This cheese fondue has a nice bite to it. I love that the bread becomes the bowl to bake and serve the fondue in. Here's a little secret, too: The best part is eating the bread bowl, which has been cut into wedges after the fondue is mostly gone!
- 1 loaf round sourdough or French bread, 1 pound
- 1 8-ounce-package reduced-fat Cheddar cheese, shredded
- 2/3 cup light cream cheese
- 1 1/2 cups fat-free sour cream
- 1/2 cup green onions, chopped
- 1 4-ounce canned green chili peppers, diced
- 1 teaspoon Worcestershire sauce
- Step 1
- Preheat oven to 350°F. Make a bowl from the round loaf of bread by cutting a circle in the top of the bread.

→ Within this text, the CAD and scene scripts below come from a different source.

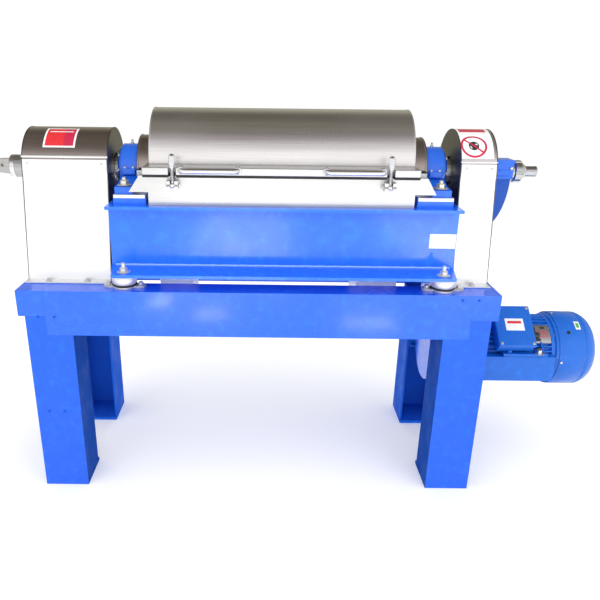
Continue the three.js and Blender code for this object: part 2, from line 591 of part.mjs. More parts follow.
// the large hub, with the weir holes that the clear liquid leaves by
function buildHubRight() {
  const { right, neckR, rightNeck, weirs, weirR, weirAt } = HUB;
  const bore = HUB.feedBore + SPIN_GAP;
  const x0 = BOWL.x1 + GAP;
  const flange = x0 + HUB_FLANGE.right;
  const hub = turned([
    [x0, bore], [right, bore], [right, JOURNAL_R], [rightNeck, JOURNAL_R], [rightNeck, neckR],
    [flange, neckR],
    [flange, BOWL.r], [x0, BOWL.r],
  ]);
  const ports = [...Array(weirs).keys()].map((k) => {
    const angle = ((k + 0.5) * 2 * Math.PI) / weirs;
    return cylinderX(weirR, x0 - PAST, flange + PAST, AXIS_Z + weirAt * Math.sin(angle),
      weirAt * Math.cos(angle), 10);
  });
  return cut(hub, ...ports);
}

// hollow drum of the planetary gearbox, open round the pinion shaft at its left end
function buildGearbox() {
  const { x0, x1, r, chamfer, wall, end, lidX, bore, faceX } = GEARBOX;
  const shaftBore = DRIVE_R + GAP;
  return turned([
    [x0, bore], [lidX, bore], [lidX, r - wall], [x1 - end, r - wall], [x1 - end, shaftBore],
    [x1 - GAP, shaftBore],
    [x1 - GAP, r - chamfer], [faceX, r], [x0 + chamfer, r], [x0, r - chamfer],
  ]);
}

// rim with one groove for each belt
function buildPulley(outer, bore, z) {
  const { x0, x1, grooves, groove, depth } = PULLEY;
  const profile = [[x0, bore], [x1, bore], [x1, outer]];
  for (const x of [...grooves].reverse()) {
    profile.push([x + groove / 2, outer], [x + groove / 2, outer - depth]);
    profile.push([x - groove / 2, outer - depth], [x - groove / 2, outer]);
  }
  profile.push([x0, outer]);
  return turned(profile, z);
}

addPart('bowl_shell', buildBowlShell(), stainless());
addPart('bowl_hub_left', buildHubLeft(), stainless());
addPart('bowl_hub_right', buildHubRight(), stainless());
addPart('gearbox_housing', buildGearbox(), iron());
addPart('bowl_pulley', buildPulley(BOWL_PULLEY_R, JOURNAL_R + GAP, AXIS_Z), iron());

// ---------------------------------------------------------------- screw conveyor
// a thin strip of box wound into a helix whose outer edge follows the inside of the bowl
function buildFlight() {
  const { x0, x1, core, pitch, thick, stepsPerTurn, tip, root } = SCREW;
  const turns = (x1 - x0) / pitch;
  const steps = Math.round(turns * stepsPerTurn);
  const strip = new THREE.BoxGeometry(x1 - x0, 1, thick, steps, 1, 1);
  const position = strip.attributes.position;
  for (let i = 0; i < position.count; i += 1) {
    const along = position.getX(i) + (x0 + x1) / 2;
    const angle = ((along - x0) / pitch) * 2 * Math.PI;
    const outer = bowlRadius(along) - BOWL.wall - tip;
    const r = position.getY(i) > 0 ? outer : core + root;
    position.setXYZ(i, along + position.getZ(i), r * Math.cos(angle), AXIS_Z - r * Math.sin(angle));
  }
  return strip;
}

function buildConveyorShaft() {
  const { x0, x1, core } = SCREW;
  const { solidTo, feedR, endR, endLength, port, portHalf } = SCREW_SHAFT;
  const end = x1 + endLength;
  const shoulder = x1 + HUB_FLANGE.left / 2;
  const start = x0 - HUB_FLANGE.left;
  const body = turned([
    [CARRIER.x0, 0], [solidTo, 0], [solidTo, feedR], [end, feedR], [end, endR], [shoulder, endR],
    [shoulder, core],
    [start, core], [start, DRIVE_R], [CARRIER.x0, DRIVE_R],
  ]);
  return cut(join(body, planetCarrier()), box(...port, -FAR, FAR, AXIS_Z - portHalf, AXIS_Z + portHalf));
}

// disc on the drive shaft's end with its planet pins
function planetCarrier() {
  const { x0, x1, r, pins, pinR, pinEnd, pinAt } = CARRIER;
  const disc = ring(x0, x1, DRIVE_R - OVERLAP, r);
  const studs = [...Array(pins).keys()].map((k) => {
    const angle = (k * 2 * Math.PI) / pins;
    return cylinderX(pinR, pinEnd, x1 - OVERLAP, AXIS_Z + pinAt * Math.sin(angle),
      pinAt * Math.cos(angle), 12);
  });
  return join(disc, ...studs);
}

addPart('conveyor_shaft', buildConveyorShaft(), stainless());
addPart('conveyor_flight', buildFlight(), stainless());

// ---------------------------------------------------------------- pinion shaft and torque arm
function buildPinionShaft() {
  const { x0, x1, r, gearR, gearX } = PINION;
  return turned([[x0, 0], [x1, 0], [x1, gearR], [gearX, gearR], [gearX, r], [x0, r]]);
}

function buildTorqueArm() {
  const { tip, x1, taperX, z, tipZ, halfDepth, collarR } = TORQUE_ARM;
  const arm = alongY(outline([
    [tip, AXIS_Z + tipZ[0]], [taperX, AXIS_Z + z[0]], [x1, AXIS_Z + z[0]], [x1, AXIS_Z + z[1]],
    [taperX, AXIS_Z + z[1]], [tip, AXIS_Z + tipZ[1]],
  ]), -halfDepth, halfDepth);
  const collar = cylinderX(collarR, taperX, GEAR_GUARD.x0 - GAP);
  const hole = cylinderY(ARM_HOLE.r, -halfDepth - PAST, halfDepth + PAST, ARM_HOLE.x,
    AXIS_Z + ARM_HOLE.lift, 16);
  return cut(join(arm, collar), hole, cylinderX(PINION.r + GAP, PINION.x0 - GAP, GEAR_GUARD.x0 + PAST));
}

addPart('pinion_shaft', buildPinionShaft(), polished());
addPart('torque_arm', buildTorqueArm(), stainless());

// ---------------------------------------------------------------- feed tube and its bracket
function buildFeedBracket() {
  const x0 = BELT_GUARD.x1 + GAP;
  const { x1, halfDepth, bottom, z0, z1, gussetInset, gussetX, gussetBow } = FEED_BLOCK;
  const block = box(x0, x1, -halfDepth, halfDepth, z0, z1);
  const gusset = outline([[x0, bottom]]);
  gusset.quadraticCurveTo(x1 - gussetX, bottom + gussetBow, x1 - gussetX, z0 + OVERLAP);
  gusset.lineTo(x0, z0 + OVERLAP);
  const web = alongY(gusset, gussetInset - halfDepth, halfDepth - gussetInset, 10);
  return cut(join(block, web), cylinderX(FEED_TUBE.r + GAP, x0 - PAST, x1 + PAST));
}

addPart('feed_bracket', buildFeedBracket(), paint());
addPart('feed_tube', ring(FEED_TUBE.x0, FEED_TUBE.x1, FEED_TUBE.bore, FEED_TUBE.r), polished());
addPart('feed_union_nut', ring(FEED_BLOCK.x1 + GAP, FEED_TUBE.nutEnd, FEED_TUBE.r + GAP,
  FEED_TUBE.nutR), polished());

// ---------------------------------------------------------------- belts
// the path of a belt round both pulleys, at a distance from each pulley's rim
function beltPath(offset) {
  const top = BOWL_PULLEY_R - offset;
  const low = MOTOR_PULLEY_R - offset;
  const lean = Math.asin((low - top) / (AXIS_Z - MOTOR_Z));
  const path = new THREE.Shape();
  path.absarc(0, AXIS_Z, top, lean, Math.PI - lean, false);
  path.absarc(0, MOTOR_Z, low, Math.PI - lean, 2 * Math.PI + lean, false);
  return path;
}

PULLEY.grooves.forEach((x, i) => {
  const inner = PULLEY.depth - BELT.lift;
  const belt = cut(alongX(beltPath(inner - BELT.thick), x - BELT.width / 2, x + BELT.width / 2, 12),
    alongX(beltPath(inner), x - BELT.width, x + BELT.width, 12));
  addPart(`drive_belt_${i + 1}`, belt, rubber());
});

// ---------------------------------------------------------------- motor
// a circle of square-topped fins, with the feet, the seat of the terminal box and the rear shield joined on
function buildStator() {
  const { body0, body1, cap0, r, core, bore, fins, finTaper, endR, footX, footY, footThick } = MOTOR;
  const spigot = cap0 + MOTOR.spigot;
  const quarter = Math.PI / fins / 2;
  const corner = (radius, angle) => [radius * Math.cos(angle), MOTOR_Z + radius * Math.sin(angle)];
  const body = alongX(outline([...Array(fins).keys()].flatMap((k) => {
    const a = (k * 2 * Math.PI) / fins;
    return [corner(core, a - quarter), corner(r, a - quarter * finTaper), corner(r, a + quarter * finTaper),
      corner(core, a + quarter)];
  })), body0, body1);
  const footZ = [MOTOR_ARM.z1 + GAP, MOTOR_ARM.z1 + footThick];
  const feet = [box(...footX, -MOTOR_ARM.outerY, -footY, ...footZ),
    box(...footX, footY, MOTOR_ARM.outerY, ...footZ)];
  const { x0, x1, seat, seatHalf } = TERMINAL_BOX;
  const boxSeat = tilted(box(x0, x1, -seatHalf, seatHalf, bore + OVERLAP, seat));
  const bored = cut(join(body, ...feet, boxSeat), cylinderX(bore + GAP, body0 - PAST, body1 + PAST,
    MOTOR_Z));
  const shaftBore = DRIVE_R + GAP;
  const rearShield = turned([
    [body1 - OVERLAP, shaftBore], [spigot, shaftBore], [spigot, MOTOR.spigotR], [cap0 - GAP, endR],
    [body1 - OVERLAP, endR],
  ], MOTOR_Z);
  return join(bored, rearShield);
}

// a piece built over the motor's axis, turned down towards the operator's side
const tilted = (geometry) =>
  geometry.rotateX(THREE.MathUtils.degToRad(90 - TERMINAL_BOX.tilt)).translate(0, 0, MOTOR_Z);

function buildTerminalBox() {
  const { x0, x1, face, seat, half, glandR, gland } = TERMINAL_BOX;
  const body = box(x0, x1, -half, half, seat + GAP, face);
  return tilted(join(body, cylinderX(glandR, x1 - OVERLAP, x1 + gland, (seat + face) / 2, -half / 3, 12)));
}

function buildFanCover() {
  const { cap0, cap1, capR } = MOTOR;
  const { wall, dome, shoulder, eyeR, faceR } = FAN_COVER;
  const bend = cap1 - dome;
  return turned([
    [cap0, capR - wall], [bend, capR - wall], [cap1 - 2 * wall, capR - shoulder - wall],
    [cap1 - wall, faceR],
    [cap1 - wall, eyeR], [cap1, eyeR], [cap1, faceR], [cap1 - wall, capR - shoulder], [bend, capR],
    [cap0, capR],
  ], MOTOR_Z, 24);
}

// fan hub and blades on the tail of the rotor's shaft
function fanPieces() {
  const { start, end, hubR, bladeR, bladeRoot, blades, thick } = FAN;
  const x0 = MOTOR.cap0 + start;
  const x1 = MOTOR.cap0 + end;
  const hub = cylinderX(hubR, x0, x1, MOTOR_Z);
  const vanes = [...Array(blades).keys()].map((k) =>
    box(x0 + OVERLAP, x1 - OVERLAP, bladeRoot, bladeR, -thick / 2, thick / 2)
      .rotateX((k * 2 * Math.PI) / blades).translate(0, 0, MOTOR_Z));
  return [hub, ...vanes];
}

function buildRotor() {
  const { body0, body1, bore, shield0, cap0, bearingStep, windingSpace } = MOTOR;
  const start = PULLEY.x0 + OVERLAP;
  const end = cap0 + FAN.end + OVERLAP;
  const seatR = DRIVE_R + bearingStep;
  const rotorR = bore - SPIN_GAP;
  const shaft = turned([
    [start, 0], [end, 0], [end, DRIVE_R], [body1 - windingSpace, DRIVE_R], [body1 - windingSpace, rotorR],
    [body0 + windingSpace, rotorR], [body0 + windingSpace, seatR], [shield0 - DRIVE_R, seatR],
    [shield0 - DRIVE_R, DRIVE_R], [start, DRIVE_R],
  ], MOTOR_Z);
  return join(shaft, ...fanPieces());
}

const shieldBore = DRIVE_R + MOTOR.bearingStep + SPIN_GAP;
addPart('motor_drive_shield', turned([
  [MOTOR.shield0, shieldBore], [MOTOR.body0 - GAP, shieldBore], [MOTOR.body0 - GAP, MOTOR.endR],
  [MOTOR.shield0 + MOTOR.shieldStep, MOTOR.endR], [MOTOR.shield0, MOTOR.shieldR],
], MOTOR_Z), motorPaint());
addPart('motor_stator', buildStator(), motorPaint());
addPart('motor_fan_cover', buildFanCover(), motorPaint());
addPart('motor_terminal_box', buildTerminalBox(), motorPaint());
addPart('motor_rotor', buildRotor(), iron());
addPart('motor_pulley', buildPulley(MOTOR_PULLEY_R, DRIVE_R + GAP, MOTOR_Z), iron());

// the rear one of the two channels that carry the motor
function buildMotorArm() {
  const { x0, x1, outerY, flange, z0, z1, plate } = MOTOR_ARM;
  const inner = outerY - flange;
  return alongX(outline([
    [outerY, z0], [outerY, z1], [inner, z1], [inner, z1 - plate], [outerY - plate, z1 - plate],
    [outerY - plate, z0 + plate], [inner, z0 + plate], [inner, z0],
  ]), x0, x1);
}

for (const [name, side] of SIDES) addPart(`motor_arm_${name}`, buildMotorArm(), paint()).scale.y = side;

export default machine;
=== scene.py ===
import json
import math

import bmesh
import bpy
from mathutils import Matrix, Vector
from mathutils.geometry import tessellate_polygon


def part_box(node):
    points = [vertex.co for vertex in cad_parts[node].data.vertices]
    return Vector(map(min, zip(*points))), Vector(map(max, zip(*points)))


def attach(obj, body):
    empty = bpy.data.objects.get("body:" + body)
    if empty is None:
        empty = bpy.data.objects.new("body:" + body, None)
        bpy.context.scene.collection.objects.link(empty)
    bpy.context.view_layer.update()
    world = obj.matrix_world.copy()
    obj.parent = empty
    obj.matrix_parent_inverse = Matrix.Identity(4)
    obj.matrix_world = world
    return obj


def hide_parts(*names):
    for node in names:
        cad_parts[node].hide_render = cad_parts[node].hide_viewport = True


# Looks of the decanter centrifuge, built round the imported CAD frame.
# Metres, +Z up, -Y is the operator's side. Angles given to arc, patch and half_ring are in degrees.

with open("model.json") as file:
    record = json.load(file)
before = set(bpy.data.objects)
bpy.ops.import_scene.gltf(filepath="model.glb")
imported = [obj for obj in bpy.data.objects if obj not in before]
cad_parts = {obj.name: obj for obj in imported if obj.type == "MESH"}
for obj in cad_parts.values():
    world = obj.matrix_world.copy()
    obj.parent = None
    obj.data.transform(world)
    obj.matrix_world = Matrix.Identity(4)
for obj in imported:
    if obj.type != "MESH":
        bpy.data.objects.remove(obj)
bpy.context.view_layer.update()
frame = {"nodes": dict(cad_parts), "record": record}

NODES = frame["nodes"]
JOINTS = {joint["name"]: joint for joint in frame["record"]["behaviour"]["joints"]}
AXIS_Z = JOINTS["bowl_spin"]["pos_m"][2]
MOTOR_Z = JOINTS["motor_spin"]["pos_m"][2]
ROOT = "stand_and_casing"
FRONT, REAR = -1, 1
ENDS = ("left", "right")
LID_BODY = "lid"
# the body that a piece rides on and the slot of its material, for the pairs that most pieces share
STAINLESS = (ROOT, "stainless")
ENAMELLED = (ROOT, "blue_paint")
MOTOR_PAINTED = (ROOT, "motor_paint")
LID_STAINLESS = (LID_BODY, "stainless")
ROUND = 96  # sides of a smooth round piece


def low(node):
    return Vector(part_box(node)[0])


def high(node):
    return Vector(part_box(node)[1])


def middle(node):
    return (low(node) + high(node)) / 2


# ------------------------------------------------------------------ camera
CAMERA_PLACE = Vector((-0.1452, -2.148, 1.407))
CAMERA_DOWN = math.radians(20.3)
CAMERA_ROLL = math.radians(0.65)


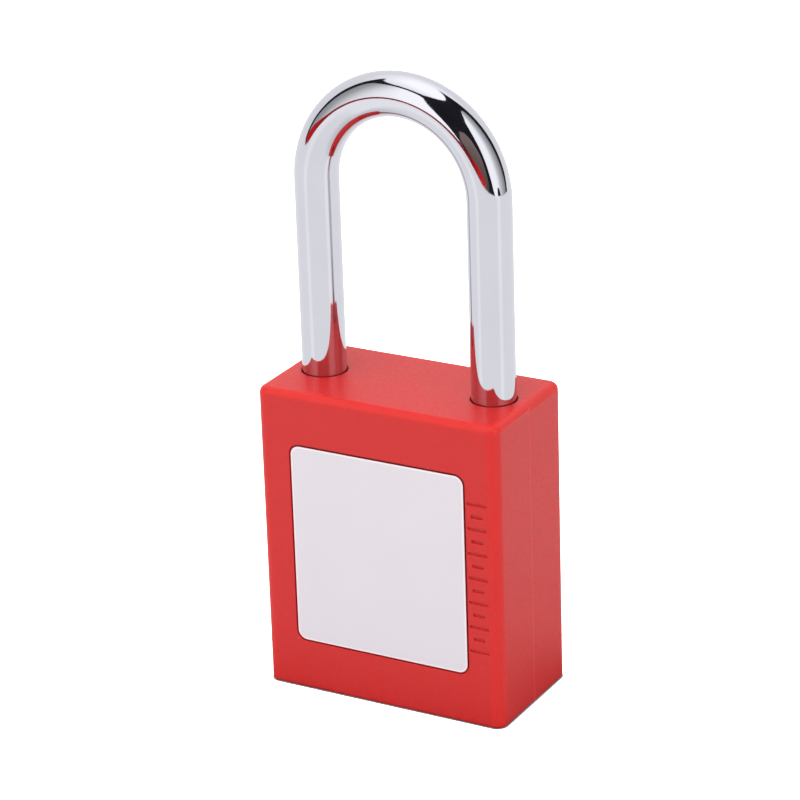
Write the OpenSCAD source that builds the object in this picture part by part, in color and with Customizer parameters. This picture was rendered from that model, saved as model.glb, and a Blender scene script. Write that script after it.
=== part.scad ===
// Keyed safety padlock: a nylon shell round a drilled aluminium block, with a
// ball-locked steel shackle and a six-pin cylinder. It is drawn closed, with the
// plug turned to its unlocked side, so that the balls clear the shackle.
// Millimetres. The base is z = 0, the label faces -Y, the plug turns about Z, and
// the shackle's long heel leg is on -X.

/* [Body shell] */
// Width of the body
body_w = 38; // [37:0.5:42]
// Depth of the body, front to back
body_d = 20; // [19:0.5:24]
// Height of the body
body_h = 45.6; // [45:0.1:53]
// Radius of the four upright edges
side_edge_r = 1.6; // [1.2:0.1:2]
// Radius round the top face
top_edge_r = 1.1; // [0.8:0.1:1.6]
// Radius round the bottom face
bottom_edge_r = 0.4; // [0.2:0.05:0.8]
// Thickness of the front and back walls
face_wall = 2.1; // [1.7:0.1:2.4]
// Thickness of the side walls beside the metal block
side_wall = 3.8; // [3:0.1:4.2]
// Thickness of the top wall
top_wall = 3; // [2:0.25:4]
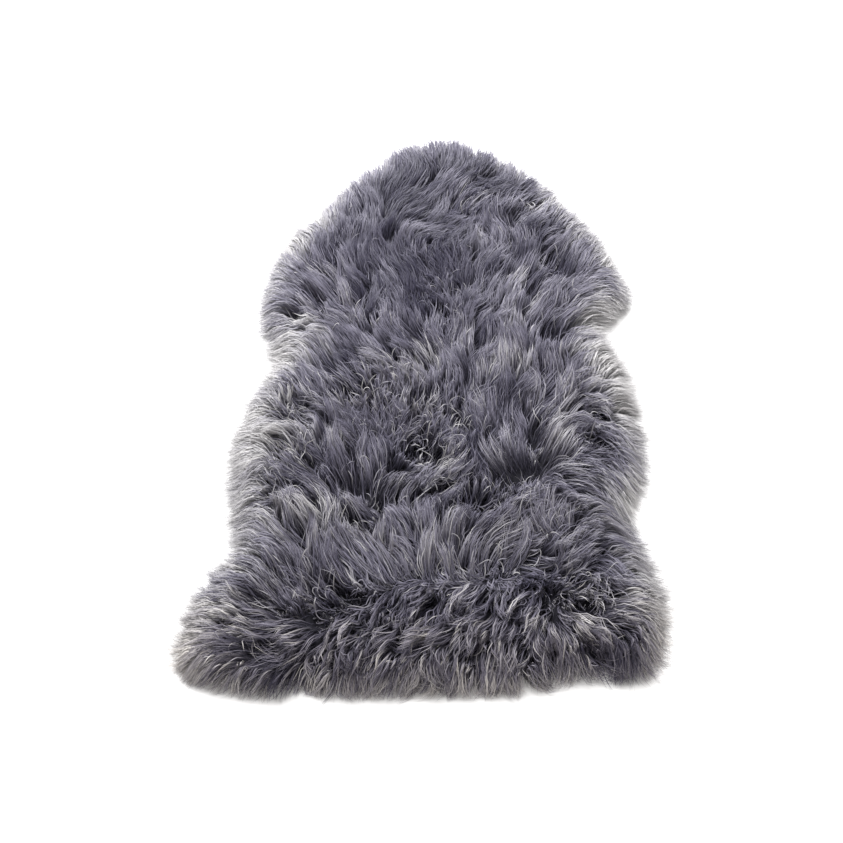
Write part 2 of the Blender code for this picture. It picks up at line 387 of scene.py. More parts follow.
# Where the wool is tangled and curly, instead of combed smooth
TANGLES = (
    # x, y, half width, half length, amount
    (-0.070, -0.055, 0.045, 0.040, 0.80),
    (-0.025, -0.015, 0.040, 0.030, 0.85),
    (0.020, -0.095, 0.080, 0.050, 0.90),
    (0.040, -0.175, 0.050, 0.035, 0.85),
    (0.120, -0.215, 0.065, 0.045, 0.80),
    (0.030, -0.318, 0.080, 0.024, 0.25),
    (0.140, -0.275, 0.055, 0.026, 0.60),
    (0.034, 0.140, 0.045, 0.060, 0.60),
    (0.080, 0.290, 0.050, 0.045, 0.55),
    (0.085, 0.345, 0.045, 0.030, 0.50),
    (0.015, 0.225, 0.035, 0.045, 0.50),
    (-0.060, 0.105, 0.030, 0.030, 0.55),
    (0.235, -0.095, 0.040, 0.040, 0.50),
    (-0.170, -0.050, 0.035, 0.030, 0.50),
    (-0.175, -0.180, 0.040, 0.030, 0.60),
    (-0.100, -0.355, 0.070, 0.035, 0.80),
    (0.160, -0.335, 0.090, 0.035, 0.75),
)


class Kind(NamedTuple):
    """One kind of wisp."""

    count: int
    steps: int
    length: float  # as seen from above
    width: float
    tuft_gather: float  # how far the tips draw together into tufts
    lock_gather: float  # and into locks
    crimp: float  # how far it waves from side to side
    lowest: float  # the layers it lies in, as shares of the fleece's height
    highest: float
    tone: float  # how much paler it is than the wool around it
    spread: float = 0.42  # of the wisps of one lock, as a share of the distance between locks
    gather_power: float = 1.1  # a low one draws the wisps together nearer their roots
    wave: float = 0.022  # length of one wave of the crimp
    front_tone: float = 0.0  # the share that is added to the tone in the hanging wool


KINDS = {
    "matted": Kind(13000, 3, 0.036, 0.0032, 0.30, 0.20, 0.0000, 0.20, 0.65, -0.26),
    "smooth": Kind(45000, 4, 0.056, 0.0012, 0.50, 0.46, 0.0005, 0.66, 1.04, 0.00),
    "tangled": Kind(
        15000, 6, 0.034, 0.0014, 0.38, 0.80, 0.0016, 0.60, 1.08, -0.05,
        spread=0.34, gather_power=0.9,
    ),
    # The rim and fringe wisps are paler: painted light on the thin wool at the edge
    "rim": Kind(13000, 5, 0.060, 0.0013, 0.25, 0.55, 0.0005, 0.02, 0.85, 0.06, front_tone=0.5),
    "fringe": Kind(13000, 4, 0.064, 0.0008, 0.05, 0.10, 0.0004, 0.02, 1.00, 0.14, front_tone=1.0),
    "hanging": Kind(
        15900, 7, 0.054, 0.0013, 0.26, 0.80, 0.0017, 0.25, 1.11, 0.02,
        spread=0.30, gather_power=0.7, wave=0.040,
    ),
    "stray": Kind(700, 9, 0.027, 0.0013, 0.00, 0.00, 0.0006, 0.96, 1.10, 0.34),
}
CLUMPED = ("hanging", "tangled")  # the kinds whose locks lie in layers of their own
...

Remove the top by working with your hands to get at the bottom to create a bowl shape (hollow out the loaf) but reserve the bread for dipping later.
- Step 2
- In mixing bowl, beat the cheese, cream cheese, and sour cream, green onions, and chili peppers and Worcestershire sauce together on low speed. Spoon the mixture into the bread bowl and cover the filled bread bowl with a sheet of foil. While baking, place bread bowl on a cookie sheet, bake until the cheese is melted and bubbly (about 1 hour).
- Step 3
- Serve with the bread top all cut up into bite-size chunks.